--- start of MATERIAL SUPPLIED ---
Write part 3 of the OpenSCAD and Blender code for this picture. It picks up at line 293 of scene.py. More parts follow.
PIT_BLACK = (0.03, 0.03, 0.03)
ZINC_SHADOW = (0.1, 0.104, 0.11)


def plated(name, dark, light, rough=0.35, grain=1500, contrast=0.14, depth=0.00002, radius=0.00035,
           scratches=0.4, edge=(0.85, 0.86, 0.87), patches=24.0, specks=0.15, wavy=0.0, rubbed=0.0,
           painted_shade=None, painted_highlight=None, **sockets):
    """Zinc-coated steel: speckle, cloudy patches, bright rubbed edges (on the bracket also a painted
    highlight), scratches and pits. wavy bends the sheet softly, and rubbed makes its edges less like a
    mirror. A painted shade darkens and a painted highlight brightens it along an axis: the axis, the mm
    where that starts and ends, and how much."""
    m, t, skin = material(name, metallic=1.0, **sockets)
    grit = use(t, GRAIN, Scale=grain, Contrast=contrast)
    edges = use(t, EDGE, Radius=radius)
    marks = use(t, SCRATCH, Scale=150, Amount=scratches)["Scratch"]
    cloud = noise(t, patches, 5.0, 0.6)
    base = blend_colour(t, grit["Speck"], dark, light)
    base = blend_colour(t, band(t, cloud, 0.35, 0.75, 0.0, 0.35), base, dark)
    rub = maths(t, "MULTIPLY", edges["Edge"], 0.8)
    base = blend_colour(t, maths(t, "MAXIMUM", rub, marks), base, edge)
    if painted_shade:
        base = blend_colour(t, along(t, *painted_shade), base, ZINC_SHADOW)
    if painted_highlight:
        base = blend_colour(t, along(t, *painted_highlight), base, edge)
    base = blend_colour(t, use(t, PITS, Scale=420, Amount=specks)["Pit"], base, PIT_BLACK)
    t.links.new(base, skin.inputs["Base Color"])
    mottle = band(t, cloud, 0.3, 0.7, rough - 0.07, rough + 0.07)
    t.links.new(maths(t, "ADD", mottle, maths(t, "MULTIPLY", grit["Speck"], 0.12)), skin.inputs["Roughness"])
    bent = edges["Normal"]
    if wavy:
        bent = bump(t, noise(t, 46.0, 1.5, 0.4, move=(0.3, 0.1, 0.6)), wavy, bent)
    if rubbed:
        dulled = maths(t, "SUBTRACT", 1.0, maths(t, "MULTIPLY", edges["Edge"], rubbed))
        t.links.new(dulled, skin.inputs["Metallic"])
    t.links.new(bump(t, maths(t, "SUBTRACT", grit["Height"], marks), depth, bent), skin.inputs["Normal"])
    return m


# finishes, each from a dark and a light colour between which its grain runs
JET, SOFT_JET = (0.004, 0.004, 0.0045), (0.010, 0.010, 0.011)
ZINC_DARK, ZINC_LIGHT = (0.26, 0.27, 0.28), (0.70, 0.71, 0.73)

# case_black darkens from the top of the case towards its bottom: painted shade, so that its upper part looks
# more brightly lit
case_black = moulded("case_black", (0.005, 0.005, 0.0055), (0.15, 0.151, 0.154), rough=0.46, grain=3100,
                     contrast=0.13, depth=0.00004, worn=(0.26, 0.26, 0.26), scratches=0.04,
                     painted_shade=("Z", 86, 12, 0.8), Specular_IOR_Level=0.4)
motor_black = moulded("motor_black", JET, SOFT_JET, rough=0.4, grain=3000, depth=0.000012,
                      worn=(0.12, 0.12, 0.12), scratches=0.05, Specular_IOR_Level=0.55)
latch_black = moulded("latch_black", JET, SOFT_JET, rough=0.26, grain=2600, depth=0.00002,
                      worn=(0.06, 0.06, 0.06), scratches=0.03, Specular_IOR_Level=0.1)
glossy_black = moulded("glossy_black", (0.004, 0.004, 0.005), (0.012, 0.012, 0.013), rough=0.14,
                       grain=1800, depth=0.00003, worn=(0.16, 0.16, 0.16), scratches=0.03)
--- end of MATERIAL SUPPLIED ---
--- start of MATERIAL SUPPLIED ---
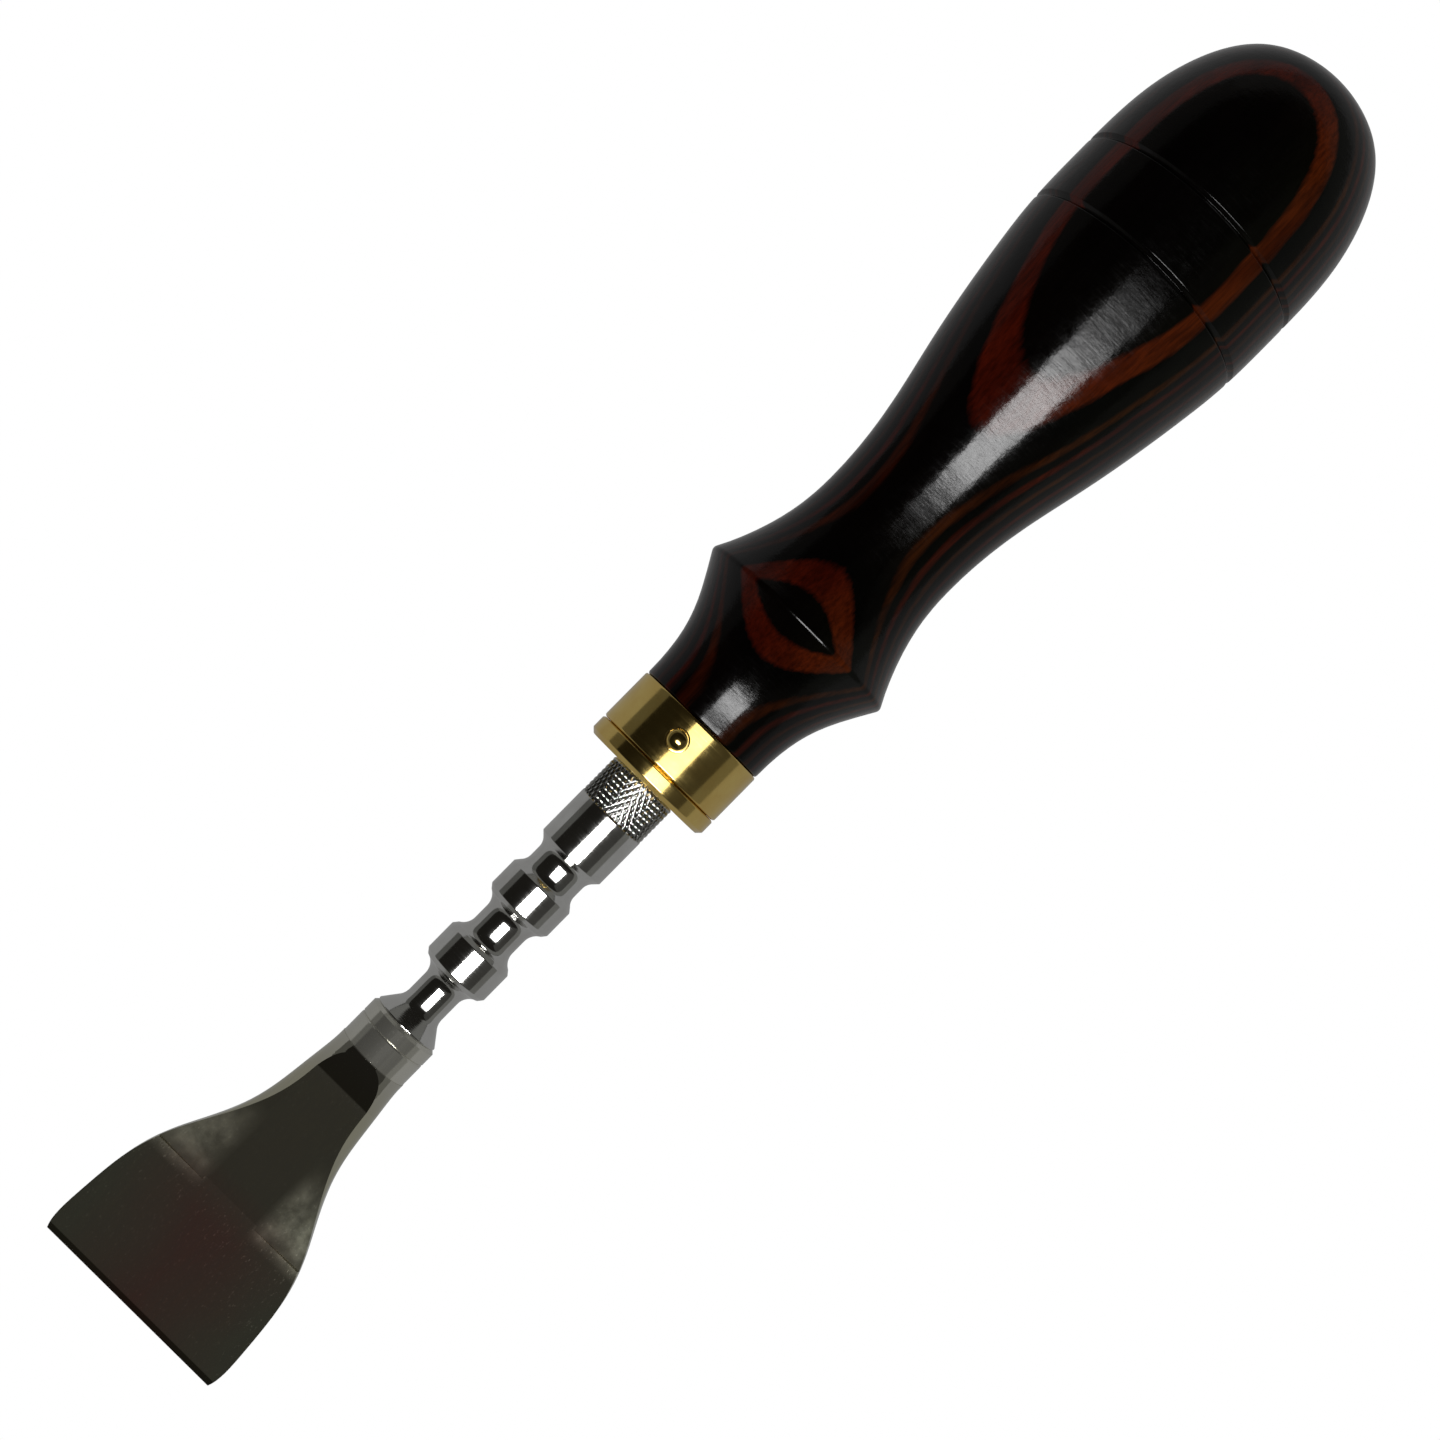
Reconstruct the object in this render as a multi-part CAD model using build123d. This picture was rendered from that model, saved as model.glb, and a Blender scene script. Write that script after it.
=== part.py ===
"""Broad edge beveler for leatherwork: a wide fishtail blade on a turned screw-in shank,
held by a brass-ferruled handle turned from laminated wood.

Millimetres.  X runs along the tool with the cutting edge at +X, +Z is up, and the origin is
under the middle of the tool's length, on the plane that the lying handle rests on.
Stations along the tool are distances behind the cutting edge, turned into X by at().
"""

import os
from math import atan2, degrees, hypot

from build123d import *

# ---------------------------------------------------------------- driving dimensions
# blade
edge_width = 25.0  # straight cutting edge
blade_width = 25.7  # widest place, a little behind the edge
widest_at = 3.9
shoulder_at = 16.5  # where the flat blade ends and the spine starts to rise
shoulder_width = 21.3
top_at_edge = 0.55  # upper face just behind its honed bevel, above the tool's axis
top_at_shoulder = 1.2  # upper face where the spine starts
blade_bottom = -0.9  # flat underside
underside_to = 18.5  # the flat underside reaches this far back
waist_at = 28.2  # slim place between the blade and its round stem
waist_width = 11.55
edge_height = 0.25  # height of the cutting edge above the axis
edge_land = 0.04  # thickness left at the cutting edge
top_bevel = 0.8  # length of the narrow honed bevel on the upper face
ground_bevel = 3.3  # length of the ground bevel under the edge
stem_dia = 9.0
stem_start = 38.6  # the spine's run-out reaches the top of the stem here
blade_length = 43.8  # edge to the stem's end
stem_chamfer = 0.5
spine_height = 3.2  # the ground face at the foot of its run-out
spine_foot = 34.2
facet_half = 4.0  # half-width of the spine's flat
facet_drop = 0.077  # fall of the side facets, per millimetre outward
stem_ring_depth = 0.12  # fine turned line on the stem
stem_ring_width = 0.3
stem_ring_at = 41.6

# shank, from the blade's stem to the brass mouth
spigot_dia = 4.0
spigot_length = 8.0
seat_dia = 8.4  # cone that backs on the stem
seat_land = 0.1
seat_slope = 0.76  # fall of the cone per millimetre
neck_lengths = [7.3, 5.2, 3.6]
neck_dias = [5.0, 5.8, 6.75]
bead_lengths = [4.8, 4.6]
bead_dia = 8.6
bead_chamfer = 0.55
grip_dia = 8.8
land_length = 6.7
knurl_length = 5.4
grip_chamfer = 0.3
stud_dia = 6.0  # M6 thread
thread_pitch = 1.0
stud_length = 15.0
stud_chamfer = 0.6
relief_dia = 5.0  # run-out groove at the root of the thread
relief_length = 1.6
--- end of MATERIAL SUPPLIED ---
**WHAT THE EXERCISE ASKS:**
Above are the entries. Output exactly the lines beginning with the line that has "Reconstruct the object" and ending with the line that has "from build123d import *".

**CORRECT RESPONSE:**
Reconstruct the object in this render as a multi-part CAD model using build123d. This picture was rendered from that model, saved as model.glb, and a Blender scene script. Write that script after it.
=== part.py ===
"""Broad edge beveler for leatherwork: a wide fishtail blade on a turned screw-in shank,
held by a brass-ferruled handle turned from laminated wood.

Millimetres.  X runs along the tool with the cutting edge at +X, +Z is up, and the origin is
under the middle of the tool's length, on the plane that the lying handle rests on.
Stations along the tool are distances behind the cutting edge, turned into X by at().
"""

import os
from math import atan2, degrees, hypot

from build123d import *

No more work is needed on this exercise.